Dass Staaten oft ihre eigenen Pläne zum Klimaschutz gar nicht oder nur schleppend umsetzen, ist in dieser Analyse noch gar nicht berücksichtigt.

„Jedes Zehntelgrad zählt, aber wir sind ernsthaft ab vom Pfad. Die COP28 ist die Zeit, das zu ändern”, sagte Stiell. Der UN-Klimagipfel COP28 mit Vertretern von rund 200 Staaten findet ab dem 30. November in Dubai statt. „Es ist an der Zeit, die enormen Vorteile eines entschlosseneren Vorgehens gegen den Klimawandel aufzuzeigen: mehr Arbeitsplätze, höhere Löhne, Wirtschaftswachstum, Chancen und Stabilität, weniger Umweltverschmutzung und bessere Gesundheit.”
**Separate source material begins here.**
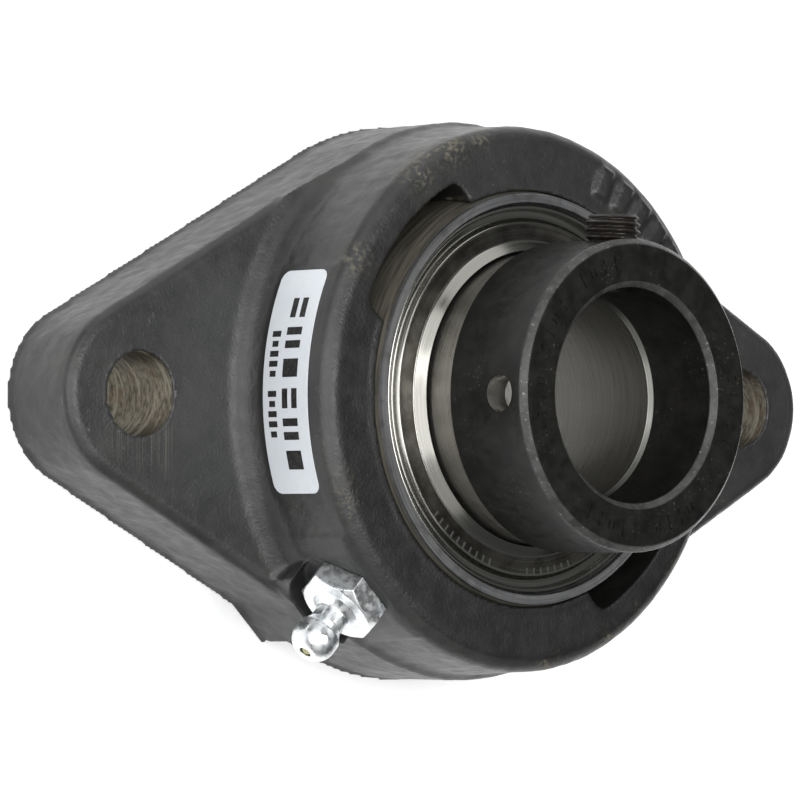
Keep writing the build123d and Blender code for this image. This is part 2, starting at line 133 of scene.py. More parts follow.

WWF-Klimachefin Vivane Raddatz ruft die EU auf, einen ambitionierteren Beitrag zu leisten. „Und Deutschland? Nimmt die Beine nicht in die Hand: Statt das Klimaschutzgesetz zu stärken, will die Regierung es verwässern. Gebäude- und Verkehrswende stagnieren”, sagte Raddatz.

Woran es bei der bisher konkret hapert, hält der ebenfalls am Dienstag veröffentlichte Bericht „State of Climate Action” des World Resources Institute (WRI), des NewClimate Institute sowie Climate Analytics und des Bezos Earth Fund fest. An Tempo fehlt es demnach etwa in den Sektoren Energie, Industrie, Transport sowie dem Umbau der Land- und Forstwirtschaft. Von 42 untersuchten Indikatoren sei nur der Verkauf von Elektroautos auf dem richtigen Weg, um die errechneten Etappenziele für 2030 zu erreichen. Hier einige Beispiele:

  • Der Anteil von Solar- und Windenergie ist in den vergangenen Jahren jährlich im Schnitt um 14 Prozent gestiegen. Nötig wären aber 24 Prozent, um bis 2030 auf 1,5-Grad-Kurs zu kommen.
  • Beim Kohleausstieg müsste sich das Tempo der Studie zufolge versiebenfachen. Umgerechnet bedeutet das, dass jährlich bis 2030 etwa 240 Kohlekraftwerke stillgelegt werden müssten.
  • Waldzerstörung: Von 2021 bis 2022 habe sich die entwaldete Fläche von 5,4 auf 5,8 Millionen Hektar vergrößert, was in etwa der Fläche Kroatiens entspreche.
  • Klimaschädliche Subventionen: Trotz gegenteiliger Versprechen schossen die staatlichen Subventionen für Öl, Gas und Kohle von 2020 auf 2021 um nahezu das Doppelte nach oben - auch wegen der Energiekrise im Zuge des russischen Angriffskriegs auf die Ukraine.

Claire Fyson von Climate Analytics sagte, es sei absurd, angesichts der eskalierenden Klimakrise weiter in großem Stil in Gas- und Kohlekraft zu investieren. Auf der UN-Klimakonferenz in Dubai müssten alle Regierungen weltweit einen fairen und schnellen Ausstieg aus Öl, Gas und Kohle vereinbaren.